Weeds are growing tall through the patios surrounding the building, and almost all of the ten-story facility is covered with a net. “It had some things, some different mechanical systems, plumbing systems that we knew we were having issues with, and then we started having issues with the outside of the building,” said MSFC Director Jody Singer.

One of the panels that cover the outside of the building fell off. “The seven by five foot panel came through one of our windows, that’s the building talking to you,” said Singer.

The building essentially said it needed a protective net to catch any other falling panels. Now the halls where some 450 employees walked and worked are vacant. The museum at the front entrance has been cleaned out, and the first-floor auditorium where so many all-hands meetings were centered is empty. 4200 has been de-commissioned. “It was a sense of loss for me personally. I started my career in that building,” said Singer who is the 14th Director of Marshall.

The first Director was Wernher von Braun, and from his tenure on, every Center Director’s office has been located in 4200. That is one small part of the building’s history. In May of 1961 when Alan Shepard became the first American in space, there was a sign likely standing in an empty field at Redstone Arsenal announcing the future site of the “Central Laboratory and Office building for Marshall Space Flight Center”. The building would be known always by its numerical designation, 4200, and it would be one of the most important buildings in American space flight history.

“It’s critically important to the work that’s happened in there. The thinking about NASA, the thinking about the missions we undertake. A lot of that thought process happened in that building,” said NASA Historian, Brian Odom.

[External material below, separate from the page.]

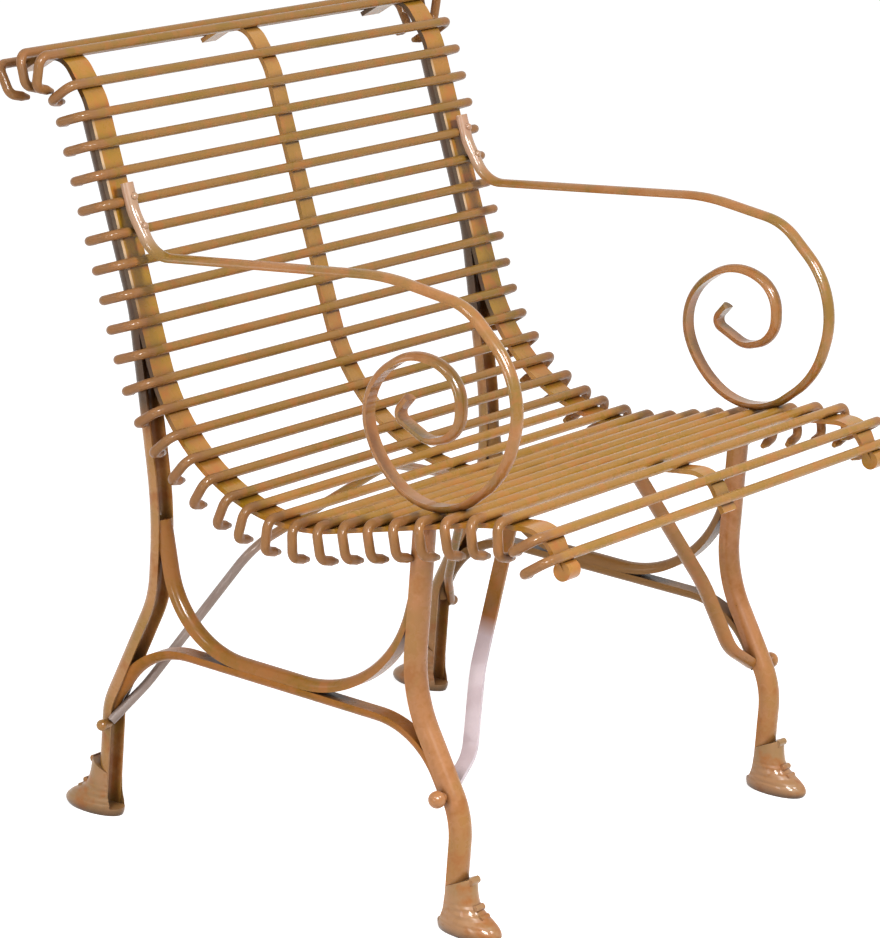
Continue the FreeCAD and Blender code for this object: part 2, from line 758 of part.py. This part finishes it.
def foot_casting(label):
    sections = []
    for index in range(1, len(FOOT_SECTIONS) + 1):
        name = f"foot_{index}"
        half_length = f"Sizes.{name}_half_length"
        half_width = f"Sizes.{name}_half_width"
        height = size(name + "_height")
        sections.append(ellipse(f"{label}_{index}", half_length, half_width, height, size(name + "_shift")))
    hoof = doc.addObject("Part::Loft", label + "_hoof")
    hoof.Sections = sections
    hoof.Solid = True
    rolls = []
    for index in range(1, len(FOOT_ROLLS) + 1):
        roll = doc.addObject("Part::Cylinder", f"{label}_roll_{index}")
        roll.setExpression("Radius", f"Sizes.roll_{index}_diameter / 2")
        roll.setExpression("Height", "Sizes.foot_roll_length")
        left = Vector(-size("foot_roll_length") / 2, size(f"roll_{index}_reach"), size(f"roll_{index}_height"))
        roll.Placement = Placement(left, Rotation(Vector(0, 1, 0), 90))
        rolls.append(roll)
    casting = doc.addObject("Part::MultiFuse", label + "_casting")
    casting.Shapes = [hoof] + rolls
    return casting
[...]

The first major decisions and crises to happen in 4200 would have been concerning the Saturn V, which is the rocket that made humans walking on the moon in 1969 possible. Skylab in 1973 could be called a child of the Saturn program and would be America’s first space station. Then there was the Space Shuttle, which despite two deadly setbacks was the world’s first reusable spacecraft, and had a remarkable 30-year run. The shuttle made building the International Space Station possible. The Hubble Space Telescope owes its existence to work at 4200, and in 31 years has been a remarkable generator of knowledge about the cosmos.

More recently work to design and develop the Space Launch System, the SLS was centered at 4200.

“It’s natural,” said Historian Brian Odom, “to consider all that 4200 has meant to America’s efforts in space. But there’s also as a NASA employee, there’s this look to the future. You know, the modernization and the great work that we have to do as part of Artemis.”

Yes, there is a future that NASA is working toward, and 4200 won’t be part of it. “It’s bittersweet. But you know when I think about the building, I don’t think about the walls. I think about the people in the building and the leaders before me, and the decisions that were made and the people that surround me, and that’s what you take in your heart,” said Jody Singer.

No date has been set for tearing down 4200, but it was always in the master plan for Marshall and slated to be replaced by 2030.

The decision was moved up because of numerous age-related problems for the 58-year-old building, and the fact that was costing about a million dollars a year for maintenance and operations.